Jill Davies is Canuck One.
The 39-year-old Toronto professional is the brave or, perhaps, foolhardy Canadian volunteer who will be first to go public this week in a project that will reveal the coded secrets hidden in her genome, the six billion chemical units of her DNA.
They may include not only her susceptibility to diseases such as cancer but the levels of her propensities to alcoholism, depression or obesity, or even personality traits such as risk-taking. She will also provide the personal context required to make sense of the biological data – her age, height, weight; medical records; details about how she lives, works and plays; and even her photo if she’s game.
This information – everything but her name and address – will be placed on an online database that will be open and available to anyone in the world. Even in this digital age of perpetual show and tell, exposing oneself so completely amounts to a molecular full monty: Even without a name attached, any participant might be identifiable.
Ms. Davies is making a leap of faith that at least 100,000 of her fellow citizens are also being asked to take – even though Canadian law has no strict guidelines on how this confidential knowledge might be used or misused by any insurance company, employer, police force or identity thief.
Is she out of her mind? No – at least provided her country’s laws start catching up to her.
Ms. Davies is part of the Personal Genome Project – Canada, a vast new scientific and social experiment spearheaded by the University of Toronto’s McLaughlin Centre and the Hospital for Sick Children, in co-operation with a group at Harvard University.
It is a deliberate effort to jump-start what has proved to be the stalled genetic revolution.
Since the first human-genome map was unveiled in 2000, the field of genetics has taken sharp jabs for promising the moon and barely delivering a telescope. It was supposed to allow us to target not only a disease, but each individual’s unique version of it. It was a radical new way of seeing and even changing who we are, raising fears of a brave new world of genetic determinism.
Instead, so far there have been no big breakthroughs for common illnesses such as cancer, heart disease or diabetes. Some argue genetics’ power to predict illness is no better than reading a horoscope.
What has taken off at staggering speed is our ability to decode DNA. The cost of sequencing a human genome has fallen to about $4,000 from $3-billion in 2000. But the more genomes scientists read, the more they realize that humans are far more diverse than they thought. Data are needed on a much larger scale if researchers are ever going to be able to interpret the genomes of the whole array of humanity.
In China, the Beijing Genomics Institute is aiming to decode a million people. The Saudis are aiming for 100 Arab genomes, and an international consortium is tackling the 1,000 Genomes Project, sequencing anonymous donors from 14 countries.

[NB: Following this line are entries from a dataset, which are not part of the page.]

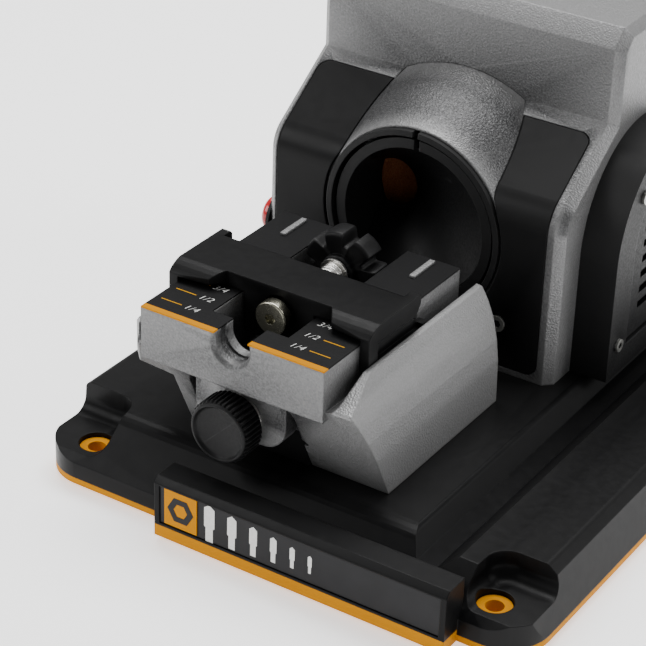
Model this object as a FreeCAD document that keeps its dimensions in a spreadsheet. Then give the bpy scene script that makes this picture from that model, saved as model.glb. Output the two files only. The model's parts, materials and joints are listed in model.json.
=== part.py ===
import FreeCAD, Part
import math
import os
import re
import Sketcher

# Bench drill bit sharpener, millimetres.
# Origin: centre of the underside of the feet.  +Z up, front (operator's side) towards -Y,
# +X to the operator's right.  The drill and the grinding port share one axis height.

doc = FreeCAD.newDocument("drill_bit_sharpener")
sheet = doc.addObject("Spreadsheet::Sheet", "dims")

DIMS = {
    # base casting and the tray under it
    "base_left": -140, "base_right": 140, "base_front": -161, "base_back": 173,
    "tray_low": 3, "deck_low": 6.5, "tray_step": 9, "deck_high": 36, "pad_high": 33, "tab_high": 19,
    "pad_top": 16.5,
    "bump_left": -57, "bump_right": 105, "bump_front": -173,
    "hole_rad": 9, "bolt_rad": 4.5, "hole_x": 114.5, "hole_front": -144, "hole_back": 149,
    "tab_right": -103, "tab_back": -122, "platform_right": 67, "groove_left": 74,
    "groove_right": 85, "pad_left": 93, "groove_low": 27, "ridge": -137, "foot_rad": 10, "corner_rad": 24,
    # dovetail key and its threaded post
    "block_x": -31.7, "key_neck": 30.4, "key_flare": 32.7, "key_waist": 51.4, "key_top": 57,
    "key_front": -121.5, "key_back": -30, "slide_gap": 0.35, "post_half": 8, "post_top": 69,
    # setting block
    "block_front": -147, "block_back": -24.3, "rail_half": 52, "rail_top": 109,
    "channel_half": 21.7, "channel_low": 78, "front_wall": 16.2, "slot_half": 9.7, "axis_high": 104,
    "plate_thick": 0.8, "strip_wide": 3.6, "block_low": 36.3, "lean_back": 27, "head_low": 87,
    "foot_left": -72, "foot_right": 42, "block_rear": -17,
    # carriage
    "carriage_front": -107, "ear_front": -117, "carriage_back": -78.4, "ear_back": -71,
    "ear_foot_back": -63, "ear_half": 57.4, "ear_low": 95, "bar_top": 117.5, "visor_low": 112.6,
    "carriage_gap": 0.35, "bracket_half": 20, "bracket_low": 88,
    "cap_rad": 8.8, "cap_face": -114.4, "cap_thick": 6.5, "stem_rad": 5, "stem_end": -86,
    "screw_rad": 3, "screw_front": -97, "screw_end": -38.5,
    "spring_rad": 6, "spring_wire": 1.2, "spring_back": -58.6, "washer_thick": 1.2,
    "star_front": -55, "star_thick": 14, "star_rad": 21, "star_core": 15.5,
    # feed knob
    "knob_high": 61.5, "knob_face": -157, "knob_rad": 16.6, "knob_long": 15, "hub_rad": 11.5,
    "lug_front": -138, "lug_thick": 10.5, "lug_half": 26, "lug_low": 50, "feed_rad": 4, "feed_end": -70,
    # head casting and its front panel
    "head_left": -118, "head_right": 58, "head_front": 10, "head_back": 160,
    "bend_high": 131, "shelf_back": 59, "shelf_high": 165.5, "head_high": 214, "shell": 5,
    "panel_left": -112, "panel_right": 49.3, "panel_low": 39.5, "panel_thick": 2.5, "panel_back": 52,
    "seam": 0.4, "bevel": 4.6, "bend_rad": 20,
    # sharpening port
    "port_x": -29, "barrel_rad": 52.9, "barrel_flare": 0.39, "barrel_bore": 46.6,
    "barrel_front": 13, "barrel_back": 50,
    "collar_rad": 51.6, "collar_bore": 48.4, "collar_front": 10, "collar_back": 24,
    "liner_rad": 46.6, "liner_bore": 41, "liner_front": 12, "liner_back": 48, "split_gap": 3.2,
    "guide_front": 14.5, "window_x": -62, "window_rad": 12.5,
    # grinding drive
    "drive_y": 97, "wheel_left": -76, "wheel_thick": 24, "wheel_big": 39, "wheel_slope": 0.6,
    "shaft_rad": 6, "shaft_left": -92, "shaft_right": 72, "motor_left": -14, "motor_right": 49.5,
    "motor_rad": 42, "rotor_rad": 22, "stator_rad": 38.9, "rotor_left": 4,
    "rotor_long": 28, "bearing_rad": 14, "bearing_wide": 9, "fan_rad": 33, "fan_left": 61,
    "air_gap": 0.6,
    # motor end cover on the right side
    "arch_half": 58, "arch_y": 90, "arch_z": 102, "arch_out": 79, "arch_rim": 20, "arch_wall": 3,
    # switch and inlet
    "button_y": 25, "button_z": 76, "button_rad": 10, "button_out": 10, "bezel_rad": 13.5,
    "bezel_thick": 2, "inlet_x": -60, "inlet_z": 70,
}
for row, (alias, value) in enumerate(DIMS.items(), start=1):
    sheet.set(f"A{row}", alias)
    sheet.set(f"B{row}", str(value))
    sheet.setAlias(f"B{row}", alias)
doc.recompute()

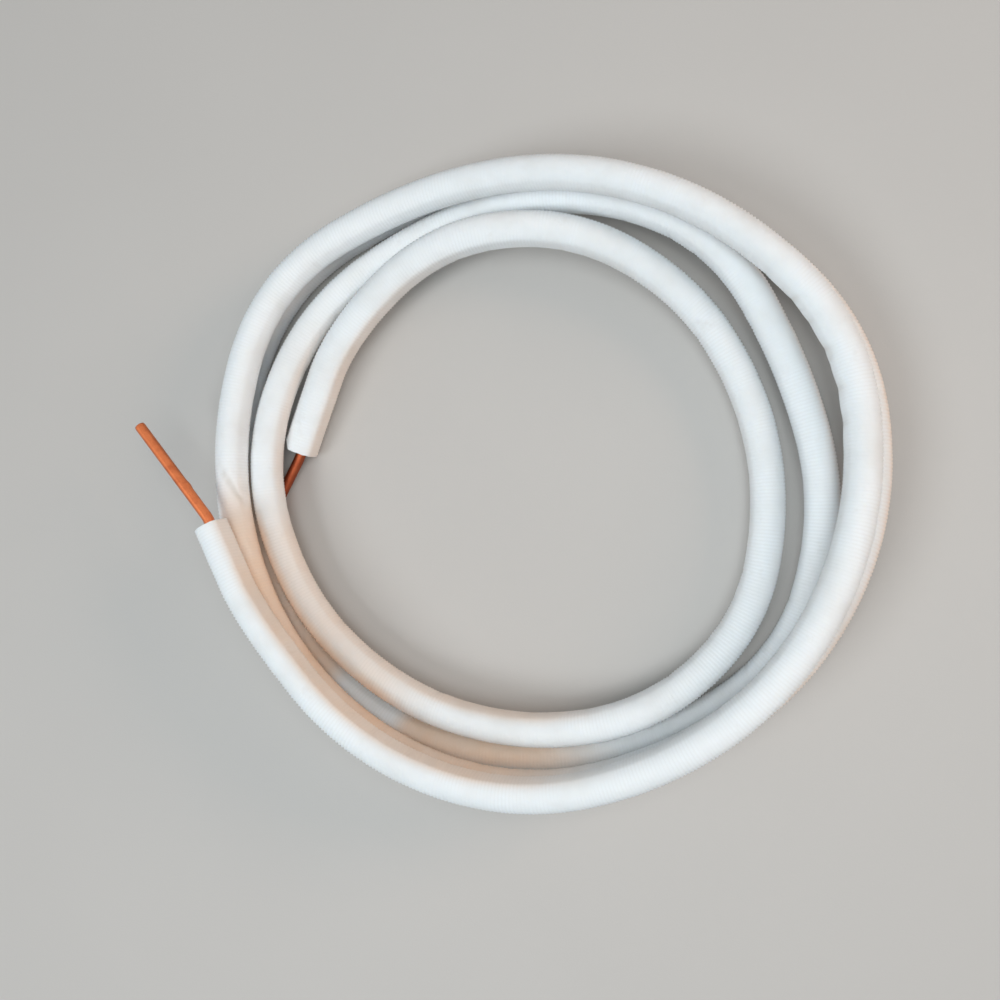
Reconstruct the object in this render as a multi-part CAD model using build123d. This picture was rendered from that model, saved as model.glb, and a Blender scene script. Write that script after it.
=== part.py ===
from build123d import *
import math
import os

# Copper tube, quarter inch, soft drawn
COPPER_DIAMETER = 6.35
COPPER_WALL = 0.79

# White foam sleeve, closed round the copper with a little play in its bore
SLEEVE_DIAMETER = 20.0
BORE_CLEARANCE = 0.325

# Loose coil, four turns that lie over one another on the floor
COIL_RADIUS = 160.0
TURN_CLEARANCE = 0.3
STATION_STEP = 30
FIRST_STATION = 210

# Bare copper at the two ends
OUTER_STUB_LENGTH = 74.0
INNER_STUB_LENGTH = 40.0
STUB_BEND_DISTANCE = 4.0
OUTER_STUB_ANGLE = 13.5
INNER_STUB_ANGLE = 8.0

# An arc takes this share of the shorter run beside it
ARC_SHARE = 0.48

# Where round the coil the sleeve is cut at its two ends
OUTER_END_ANGLE = 192.5
INNER_END_ANGLE = 178.0

# Each pair is how far a station stands out from the coil's radius and how high
# it lies, both counted in strands that touch. Layer 0 lies on the floor.
FIRST_TURN = [
    (0.73, 2.06), (0.60, 2.04), (0.42, 1.99), (0.03, 1.98),
    (0.01, 1.96), (0.20, 1.45), (0.68, 1.02), (0.28, 1.65),
    (0.30, 1.67), (0.80, 1.10), (1.93, 1.02), (1.37, 1.09),
]
SECOND_TURN = [
    (1.02, 1.04), (0.72, 1.03), (0.47, 0.97), (0.07, 0.95),
    (0.24, 0.95), (0.58, 0.52), (0.98, 0.00), (0.66, 0.00),
    (0.83, 0.00), (1.12, 0.00), (2.10, 0.00), (1.70, 0.00),
]
THIRD_TURN = [
    (0.92, 0.00), (0.50, 0.00), (-0.25, 0.00), (-0.34, 0.00),
    (-0.09, 0.00), (-0.55, 0.00), (-0.82, 0.10), (-0.06, 0.69),
    (0.06, 0.70), (0.08, 0.18), (0.57, 0.40), (0.56, 0.66),
]
FOURTH_TURN = [
    (0.01, 0.44), (-0.68, 0.56), (-1.10, 0.72), (-1.17, 0.70),
    (-1.42, 0.12), (-1.99, 0.00), (-2.05, 0.00), (-1.60, 0.28),
    (-1.05, 0.95), (-0.66, 1.03), (-0.64, 0.42),
]
OUTER_AND_INNER_END = [(1.54, 2.05), (-0.29, 0.00)]

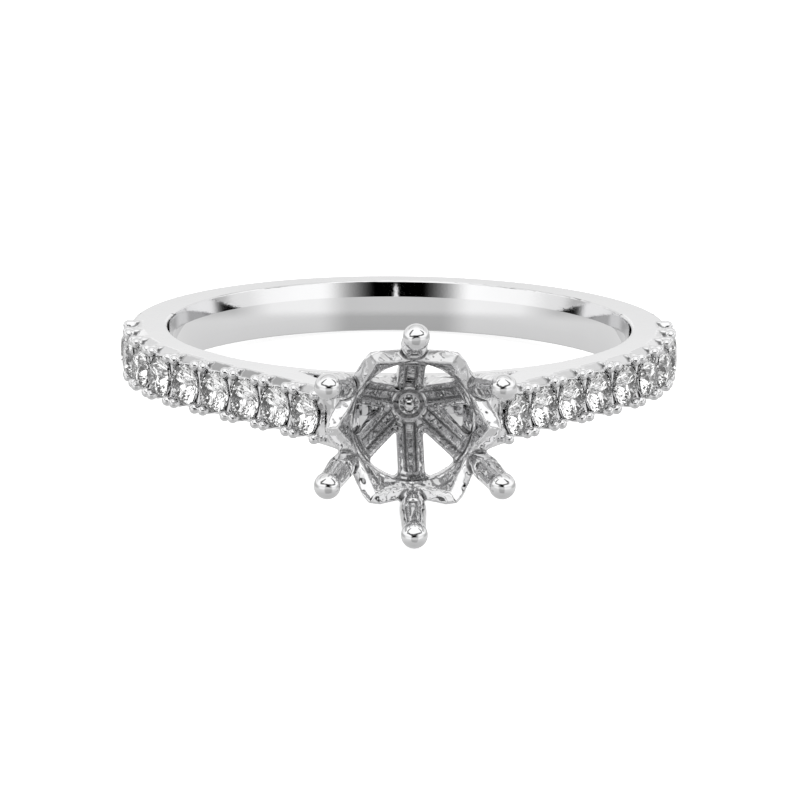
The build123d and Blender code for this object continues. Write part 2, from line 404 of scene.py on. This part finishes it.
def stone_frame(stone):
    """Centre of a stone's girdle, the way its table faces, and its radius."""
    points = [vertex.co.copy() for vertex in stone.data.vertices]
    middle = sum(points, Vector()) / len(points)
    outward = (middle - RING_CENTRE).normalized()
    culet = min(points, key=lambda point: point.dot(outward))
    far = max((point - culet).length for point in points)
    rim = [point for point in points if (point - culet).length > far * NEARLY_FURTHEST]
    table = sum(rim, Vector()) / len(rim)
    facing = (table - culet).normalized()
    reach = {}
    for point in points:
        reach[tuple(point)] = ((point - culet) - facing * (point - culet).dot(facing)).length
    radius = max(reach.values())
    girdle = [Vector(point) for point, out in reach.items() if out > radius * NEARLY_WIDEST]
    return sum(girdle, Vector()) / len(girdle), facing, radius


class MetalSettings(bpy.types.PropertyGroup):
    tint: FloatVectorProperty(
        name="Tint",
        description="Colour of the rhodium-plated white gold",
        subtype="COLOR",
        size=3,
        min=0,
        max=1,
        default=(0.8, 0.8, 0.805),
    )
    polish: FloatProperty(
        name="Polish",
        description="Roughness of the polished metal",
        min=0,
        max=1,
        default=0.045,
    )


class CastingSettings(bpy.types.PropertyGroup):
    grain: FloatProperty(
        name="Grain",
        description="Size of the finest detail that the polished casting keeps",
        subtype="DISTANCE",
        unit="LENGTH",
        default=0.044 * MM,
    )
    back_height: FloatProperty(
        name="Back",
        description="Where the plain back of the shank begins, from the middle towards the head",
        subtype="DISTANCE",
        unit="LENGTH",
        default=-2.1 * MM,
    )
    shoulder_reach: FloatProperty(
        name="Shoulder",
        description="How far from the middle the head ends and the shoulder begins",
        subtype="DISTANCE",
        unit="LENGTH",
        default=3.55 * MM,
    )
    rail_height: FloatProperty(
        name="Rail",
        description="Where the cup ends and the rail begins, towards the head",
        subtype="DISTANCE",
        unit="LENGTH",
        default=12.1 * MM,
    )
    tip_height: FloatProperty(
        name="Tip height",
        description="Height of the prong tips from the middle of the ring",
        subtype="DISTANCE",
        unit="LENGTH",
        default=14.76 * MM,
    )
    tip_circle: FloatProperty(
        name="Tip circle",
        description="Radius of the circle on which the prong tips stand",
        subtype="DISTANCE",
        unit="LENGTH",
        default=3.515 * MM,
    )
    tip_radius: FloatProperty(
        name="Tip radius",
        description="Radius of a prong tip",
        subtype="DISTANCE",
        unit="LENGTH",
        default=0.48 * MM,
    )
    boss_height: FloatProperty(
        name="Boss height",
        description="Height of the boss in the middle of the cup",
        subtype="DISTANCE",
        unit="LENGTH",
        default=9.2 * MM,
    )
    boss_radius: FloatProperty(
        name="Boss radius",
        description="Radius of the boss in the middle of the cup",
        subtype="DISTANCE",
        unit="LENGTH",
        default=0.46 * MM,
    )
    bead_radius: FloatProperty(
        name="Bead radius",
        description="Radius of the beads that hold the pave stones",
        subtype="DISTANCE",
        unit="LENGTH",
        default=0.2 * MM,
    )
    bead_along: FloatProperty(
        name="Bead along",
        description="Distance of a bead from its stone's middle, along the row",
        subtype="DISTANCE",
        unit="LENGTH",
        default=0.6 * MM,
    )
    bead_across: FloatProperty(
        name="Bead across",
        description="Distance of a bead from the middle of the band",
        subtype="DISTANCE",
        unit="LENGTH",
        default=0.79 * MM,
    )


class StoneSettings(bpy.types.PropertyGroup):
    tint: FloatVectorProperty(
        name="Tint",
        description="Body colour of the stones",
        subtype="COLOR",
        size=3,
        min=0,
        max=1,
        default=(1.0, 1.0, 1.0),
    )
    index: FloatProperty(
        name="Refraction",
        description="Index of refraction of the stones",
        min=1,
        max=3,
        default=2.417,
    )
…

The prime mover of the Personal Genome Project (PGP) in Canada is Stephen W. Scherer, a pioneering Canadian geneticist with a record of scientific breakthroughs. He co-founded and directs the Centre for Applied Genomics at the Hospital for Sick Children and is the director of the University of Toronto’s $100-million genomic-medicine institute the McLaughlin Centre.
He argues that it is not just genetic but personal information that is required. DNA is a living language that responds to how we live over time, with genes that can power up or down. Without that context, there is no way to tease apart the effects of genes from environment. Dr. Scherer is looking for tens of thousands of people like Ms. Davies who are willing to hang their laundry on the public line, so that scientists anywhere can study massive numbers of genomes alongside the related personal profiles.
The PGP also could help put Canada at the forefront of the medical field – a genomic economy that Forbes magazine has estimated will be worth $100-billion within the next 10 years.
Ms. Davies knew what she was getting into: She is the director of genetic counselling at MedCan, a private Toronto clinic, and had already “had every genetic test available” through private companies in the United States. She had found out, in particular, that she carries a gene variant that puts her at risk for Alzheimer’s, an unpleasant “surprise” that in the end allowed her to make lifestyle changes she hopes will delay the onset of the disease.